Uncertainty, on the other hand, is the specter that advertising mailers most fear—and one that channels ad dollars most formidably to other media. The 2007 rate hike (the last rate hike ahead of the 2006 law’s implementation) clearly showed what exorbitant and unexpected increases can do, such as the case of catalogers in that year.

Now we have postal unions (predictably), USPS management and the PMG (less predictably), the USPS Inspector General, and even a Senate Republican (now that’s a surprise) arguing for an emergency rate hike (a “last resort” allowed under the current 2006 law, if and when exigency is proven) or, as the Senate bipartisan bill would allow, the removal of the CPI cap altogether as the USPS looks to $20 billion in overall relief (much of which it has achieved already in its own cost-cutting to date) to balance the books.

Well, I have my own feelings about the negative effects of exigency—which I shared recently in a post. (I’m not an economist here, just a student of history.)

Yet, to do away with the CPI price cap stricture? That would make disappear the crowning achievement of the 2006 law that USPS customers fought so hard for. Getting rid of the cap means exigency, in practice, could be a permanent fixture in postage increases—and mailer flight to digital and other channels will be the “giant sucking sound” as uncertainty reigns again (my apologies to Ross Perot). As we know from the past: USPS management goodwill, Postal Regulatory Commission oversight, and mailers’ testimonies of warning in rate case hearings are not enough to stop punishing and unpredictable rate hikes. A law that keeps cost increases in postage within CPI, however, largely has halted such malaise.

The losses that the Postal Service is experiencing today have to do with Congressional mandates, not nimble efforts of USPS management and workforce to right-size the Postal Service and its infrastructure to USPS mail volume trends.

Mailers: Stay tuned—and be prepared to mobilize.

A Possible USPS ‘Exigent’ Rate Increase – Playing Politics on the Backs of Ratepayers?

There are rumors that the USPS may request another exigent rate increase. Why are we going through this again? Advertisers, marketers and the business community love certainty—and have a strong distaste for uncertainty. When one considers the financial situation of the U.S. Postal Service during the past couple of years, it’s enough to keep mailers at bay in planning their ad budgets, and keep them from devoting much to direct mail in the overall media mix.

There are rumors that the USPS may request another exigent rate increase. Why are we going through this again?

Advertisers, marketers and the business community love certainty—and have a strong distaste for uncertainty. When one considers the financial situation of the U.S. Postal Service during the past couple of years—from uncertain prospects of postal reform legislative efforts, to what any emerging postal reform effort might contain or not contain in cost savings, to short-term financial viability and this past year’s default—it’s enough to keep mailers at bay in planning their ad budgets, and keep them from devoting much to direct mail in the overall media mix.

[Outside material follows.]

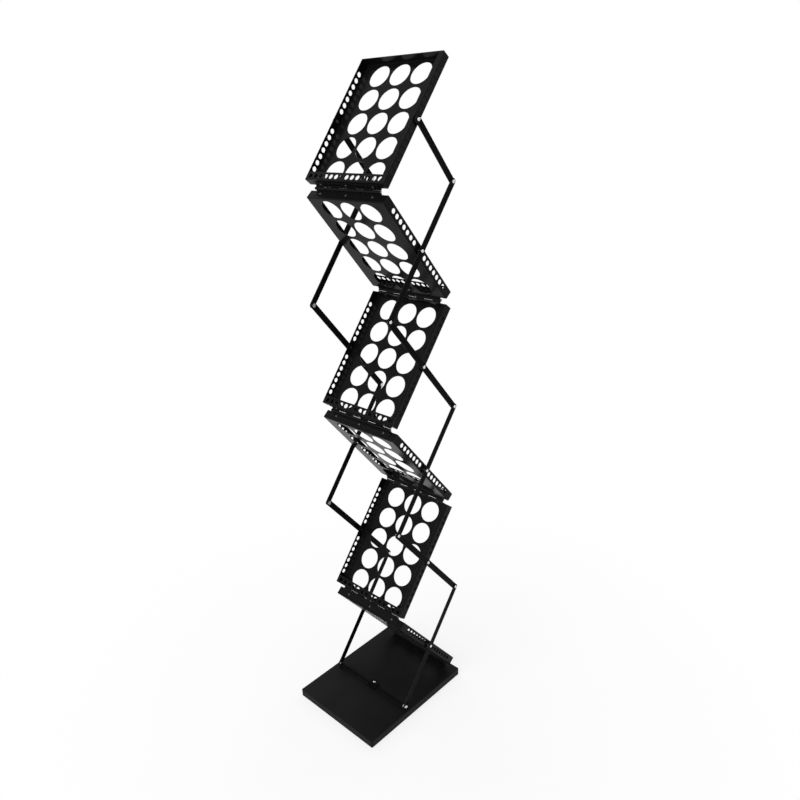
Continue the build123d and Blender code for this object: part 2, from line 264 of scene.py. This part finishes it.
def bright_metal(name, dull, clean, roughness):
    """Plated steel with a light turned grain and dull spots."""
    material, tree, shader = new_material(name)
    shader.inputs["Metallic"].default_value = 1.0
    grain = noise(tree, TURNED_SCALE, detail=2.0, stretch=TURNED_STRETCH)
    spots = noise(tree, SPOT_SCALE, detail=3.0)
    tree.links.new(ramp(tree, spots, dull, clean), shader.inputs["Base Color"])
    sheen = map_range(tree, spots, *SPREAD_RANGE, *reversed(roughness))
    tree.links.new(sheen, shader.inputs["Roughness"])
    bump(tree, shader, [(grain, *TURNED_BUMP)])
    return material


def painted_board(name):
    """Black painted board: faint long grain, soft clouds in the sheen, and along edges smoother
    roughness and a painted highlight.
    """
    material, tree, shader = new_material(name)
    shader.inputs["Specular IOR Level"].default_value = BOARD_SPECULAR
    grain = noise(tree, BOARD_GRAIN_SCALE, detail=5.0, stretch=BOARD_GRAIN_STRETCH)
    cloud = noise(tree, BOARD_CLOUD_SCALE, detail=3.0)
    pores = noise(tree, BOARD_PORE_SCALE, detail=2.0)
    mask = edge_mask(tree, BOARD_EDGE_RADIUS, pores)
    # edges get a lighter colour: a painted highlight
    colour = blend(tree, mask, ramp(tree, cloud, BOARD_DARK, BOARD_LIGHT), BOARD_EDGE_HIGHLIGHT)
    tree.links.new(colour, shader.inputs["Base Color"])
    dull = map_range(tree, cloud, *SPREAD_RANGE, *BOARD_ROUGHNESS)
    sheen = toward(tree, mask, dull, BOARD_EDGE_ROUGHNESS)
    tree.links.new(sheen, shader.inputs["Roughness"])
    bump(tree, shader, [(grain, *BOARD_GRAIN_BUMP), (pores, *BOARD_PORE_BUMP)])
    return material


def paint_nodes():
    """Gives every CAD node the material of its kind."""
    made = {name: powder_coat(name, **values) for name, values in POWDER_COATS.items()}
    made.update({name: bright_metal(name, **values) for name, values in METALS.items()})
    made["painted_board"] = painted_board("painted_board")
    for name, node in nodes.items():
        kind = next(kind for start, kind in NODE_MATERIALS.items() if name.startswith(start))
        node.data.materials.clear()
        node.data.materials.append(made[kind])


def backdrop_rays(tree):
    """1 for rays that meet the white background: seen directly, mirrored or passing through."""
    path = tree.nodes.new("ShaderNodeLightPath")
    total = path.outputs["Is Camera Ray"]
    for kind in ("Is Glossy Ray", "Is Transmission Ray"):
        total = combine(tree, "MAXIMUM", total, path.outputs[kind])
    return total


def make_floor():
    """Pale floor that fades to plain white away from the stand, with a soft shadow close to it."""
    bpy.ops.mesh.primitive_circle_add(
        vertices=FLOOR_SIDES, radius=FLOOR_RADIUS, fill_type="NGON", location=(0, 0, 0))
    floor = bpy.context.object
    floor.name = "studio_floor"
    material = bpy.data.materials.new("studio_floor")
    tree, output = blank_tree(material, "ShaderNodeOutputMaterial")
    diffuse = tree.nodes.new("ShaderNodeBsdfDiffuse")
    diffuse.inputs["Color"].default_value = FLOOR_GREY
    glow = tree.nodes.new("ShaderNodeEmission")
    glow.inputs["Color"].default_value = WHITE
    place = tree.nodes.new("ShaderNodeTexCoord")
    away = tree.nodes.new("ShaderNodeVectorMath")
    away.operation = "LENGTH"
    tree.links.new(place.outputs["Object"], away.inputs[0])
    fade = map_range(tree, away.outputs["Value"], *FADE_RADII, *FADE_WHITE)
    mix = tree.nodes.new("ShaderNodeMixShader")
    tree.links.new(combine(tree, "MULTIPLY", fade, backdrop_rays(tree)), mix.inputs["Fac"])
    tree.links.new(diffuse.outputs["BSDF"], mix.inputs[1])
    tree.links.new(glow.outputs["Emission"], mix.inputs[2])
    tree.links.new(mix.outputs["Shader"], output.inputs["Surface"])
    floor.data.materials.append(material)


def make_world():
    """White to the camera and in reflections, and a soft grey light to everything else."""
    world = bpy.data.worlds.new("studio")
    bpy.context.scene.world = world
    tree, output = blank_tree(world, "ShaderNodeOutputWorld")
    seen = tree.nodes.new("ShaderNodeBackground")
    seen.inputs["Color"].default_value = WHITE
    light = tree.nodes.new("ShaderNodeBackground")
    light.inputs["Color"].default_value = WHITE
    light.inputs["Strength"].default_value = WORLD_LIGHT
    mix = tree.nodes.new("ShaderNodeMixShader")
    tree.links.new(backdrop_rays(tree), mix.inputs["Fac"])
    tree.links.new(light.outputs["Background"], mix.inputs[1])
    tree.links.new(seen.outputs["Background"], mix.inputs[2])
    tree.links.new(mix.outputs["Shader"], output.inputs["Surface"])


def make_lamp(name, place, size, watts, target):
    """Soft square lamp aimed at a point."""
    data = bpy.data.lights.new(name, "AREA")
    data.shape = "SQUARE"
    data.size = size
    data.energy = watts
    lamp = bpy.data.objects.new(name, data)
    bpy.context.scene.collection.objects.link(lamp)
    lamp.location = place
    aim = [t - p for t, p in zip(target, place)]
    flat = math.hypot(aim[0], aim[1])
    lamp.rotation_euler = (math.atan2(flat, -aim[2]), 0, math.atan2(-aim[0], aim[1]))


def make_camera():
    """Right of the stand's front and near its top, looking slightly down."""
    data = bpy.data.cameras.new("camera")
    data.sensor_width = SENSOR_MM
    data.lens = LENS_MM
    data.shift_x, data.shift_y = CAMERA_SHIFT
    camera = bpy.data.objects.new("camera", data)
    bpy.context.scene.collection.objects.link(camera)
    camera.location = CAMERA_PLACE
    camera.rotation_euler = [math.radians(angle) for angle in CAMERA_TURN]
    bpy.context.scene.camera = camera


paint_nodes()
make_floor()
make_world()
middle = [(low + high) / 2 for low, high in zip(*cad_box)]
for lamp_name, (place, size, watts) in LAMPS.items():
    make_lamp(lamp_name, place, size, watts, middle)
make_camera()
bpy.context.scene.view_settings.view_transform = "Standard"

Tying postage increases to the consumer price index and giving USPS the latitude to implement such increases annually (as is now the law) has helped give the business community certainty about postage costs, so they can plan and budget accordingly.

Allowing an “exigent” or additional postage increase to happen when there are extraordinary circumstances (as is also now the law) was intended as a “last resort” to make Postal Service finances whole. Let’s be honest: An extraordinary circumstance happens when there is an absence of postal reform efforts moving forward, and, possibly, when there is an absence of U.S. economic growth and an exhaustion of wise cost containment initiatives inside the Postal Service. All three of these latter scenarios don’t exist—so why even consider an exigent increase?

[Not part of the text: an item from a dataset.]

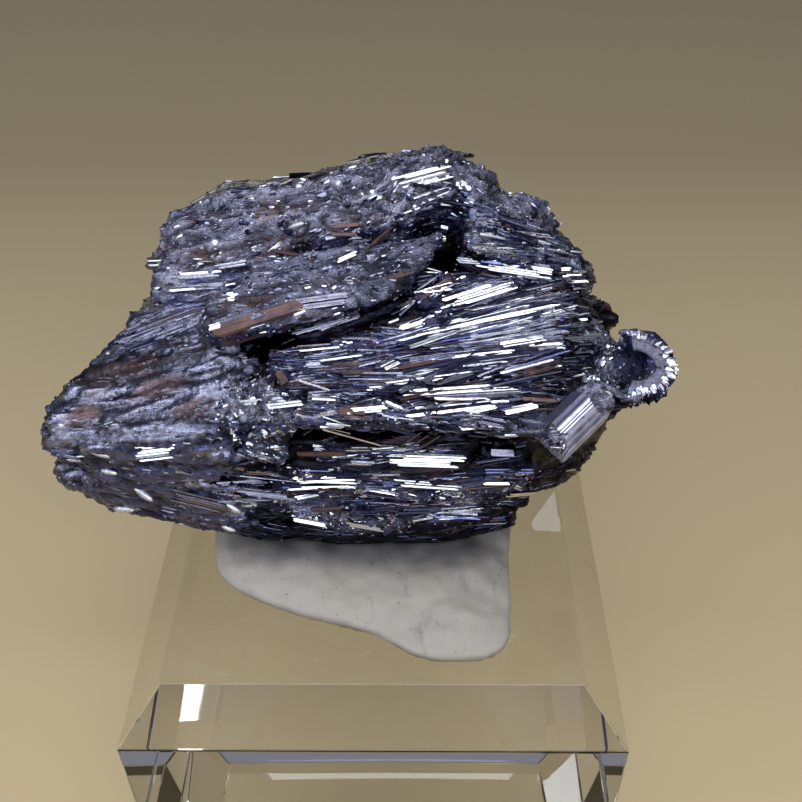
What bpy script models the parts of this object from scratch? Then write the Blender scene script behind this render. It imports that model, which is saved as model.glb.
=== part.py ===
"""Stibnite crystal spray, bedded in putty on a clear display block.

The spray is one intergrown mass: stacked slabs of massive stibnite, sheaves of long flat-faced
blades grown along them, a worn lobe at the left, a hooked shell and a thick stub crystal at the
right.  Every shape is worked out in millimetres; the finished meshes are scaled to metres.

Frame: the origin is the centre of the block's underside, +X runs along the spray's length,
+Y away from its display face and +Z up.
"""

import random
from dataclasses import dataclass
from math import cos, pi, radians, sin

import bmesh
import bpy
from mathutils import Matrix, Vector

MM = 0.001

# Display block: a square slab of clear acrylic with a wide polished chamfer round its top.
BLOCK_SIDE = 50.0
BLOCK_HEIGHT = 20.0
CHAMFER_INSET = 4.3
CHAMFER_DROP = 5.2

# Gap kept between one piece and the next.
SEAT_GAP = 0.3

# Spray: the foot that sits in the putty, and the highest and lowest levels of the mass.
FOOT_LEVEL = 22.6
CROWN_LEVEL = 57.0
GROWTH_SEED = 183
FLATNESS_DEGREES = 1.0
HEART = (0.0, 12.0, 38.0)

# Putty: a flat cake under the spray that shows in front of it.
PUTTY_TOP = 23.8
PUTTY_SOCKET_CLEARANCE = 0.55
PUTTY_SEGMENTS = 28
PUTTY_RINGS = 7
PUTTY_OUTLINE = ((-17.6, -6.5), (-15.9, -9.6), (-12.8, -11.8), (-6.4, -14.4), (0.4, -16.3),
                 (3.4, -18.6), (7, -19.5), (11.8, -19.1), (14, -16.4), (14.4, -7),
                 (15.6, 4), (13, 14), (4, 18.5), (-8, 17.6), (-16.4, 10), (-18.2, 1))


@dataclass(frozen=True)
class Slab:
    """A convex lump: the hull of its top corners and the same corners moved by the drop."""

    top: tuple
    drop: tuple = (0.0, 0.0, 0.0)


@dataclass(frozen=True)
class Lump:
    """A squat faceted knob, such as a rounded crystal end."""

    centre: tuple
    size: tuple


@dataclass(frozen=True)
class Sheaf:
    """Blades side by side, from a root line to a tip line, each line given near end first."""

    root: tuple
    tip: tuple
    count: int
    width: float
    thickness: float
    raggedness: float = 0.12
    taper: float = 0.55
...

It’s a bad idea. First, USPS customers would detest such a rate hike, as they do. It’s an uncertainty.

Recently the Direct Marketing Association (DMA) in its Direct from Washington newsletter reported:

With reason to believe that the United States Postal Service (USPS) Board of Governors may vote on a potential exigency rate increase in early September, the Affordable Mail Alliance (AMA), including the DMA, sent a letter to the Governors voicing their opposition of such an increase. The letter expressed concern about the negative effects that would come with such an increase, especially for the mailing industry and its suppliers. The letter recognized the continued financial struggles that confront USPS, but also stated that an exigent rate increase is not the solution to those struggles. With recent progress toward comprehensive postal reform in Congress, along with steady improvement in the USPS balance sheet, the letter stated that an exigency filing ‘at this point would be premature.’ The letter additionally requested a meeting with the Board to discuss the issues at hand and to ensure that USPS is fully informed before making a decision of such great magnitude.

Second, if the architects of an exigent rate hike think that such a case is what is needed to convince lawmakers that postal finances are indeed a mess, and that a reform law—now in discussion—is desperately needed to fix them, then how dare play politics on the backs of ratepayers? An exigent rate hike is unlikely to move best-case legislation forward (and may even help move a bad bill, from customers’ perspective) and will saddle mailers with even higher costs than budgeted. Thus, there would be more uncertainty and more mail dollars flowing elsewhere in advertising.

As the Affordable Mail Alliance contends, any exigency scenarios are at best premature and, might I add, most likely non-existent. So USPS, please listen to your customers and just don’t go there.